Jordan tried to keep the talk away from himself. “She’s got her eye on you, Gus. Her intentions would power the pier in a blackout.”
Maitland l
aughed but Becky was still watching him. “We were talking about your book. You still haven’t told me the title.”
“Maybe because I don’t want all my immature ramblings splashed on the radio.”
“Think of it as opportunity knocking. Rewrite it into a masterpiece for us. How many writers get to rethink old work like that?”
“Maybe I don’t want to rethink stuff. Right now I’d rather fix Gus up with the girl of his dreams.”
“Save your energy, kid. Trudy and I have too much fun poking fun.”
“But there’s a lot more fun to be had.”
“Jordan’s right, Gus,” Becky said. “Though for the life of me I can’t imagine where he gets all that wisdom.
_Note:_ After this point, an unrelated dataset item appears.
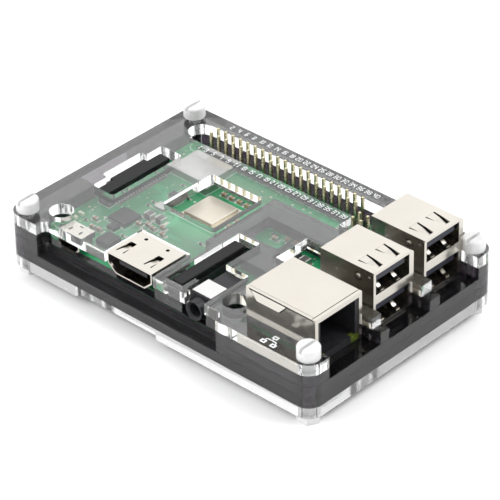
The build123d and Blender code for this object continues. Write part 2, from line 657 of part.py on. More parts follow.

You don’t see him making any time to play with us girls.”
“I’m too big and ugly,” Jordan said, and Maitland’s laugh boomed across the table. “Gus, on the other hand, could be a real ladies’ man.”
“You really could, Gus,” Becky said.
“Get outta here, all of you,” Stoner said. “I like Trudy, but listen, there was just one woman in my life and she’s been gone twenty-four years this fall.”
A silence fell over the table and Stoner’s eyes, now sad, looked at them one after another. “You all heard about the flu epidemic. My Jeannie died November fourth, nineteen eighteen, at two thirty-two in the morning. She was twenty-four years old.”
“My daughter died in that,” Maitland said. “That goddamn flu. My wife’s never been the same since that goddamn flu took our Sarah away.”
“What a world,” Becky said. “Sleeping sickness, flu, polio, war.”
On that sober note she put away her pen, and their food came.
Jordan liked Maitland at once. He had a jolly demeanor that was infectious, a robust optimism that the best years of man were straight ahead. Radio was booming and television was still just a theory, a few watery pictures whose transmission range was far from certain. Even if television did someday prove feasible, it would always be a poor second cousin. “Once the novelty wears off it’ll be finished. As far as drama goes, I can’t see the picture boys ever doing what we do. They may think a picture will expand their horizons, but all they’ll do is reduce it to the size of a seven-inch screen. I’m staking what’s left of my career that there’ll always be a market for a good half hour of radio. And listen, the best that radio can do hasn’t even begun yet. Think of it in the Darwinian sense. Radio crawled out of the sea in nineteen twenty, and all this time we’ve been struggling to breathe air, not water. We haven’t even gotten our legs yet, but maybe it’s time we at least begin the struggle to stand.”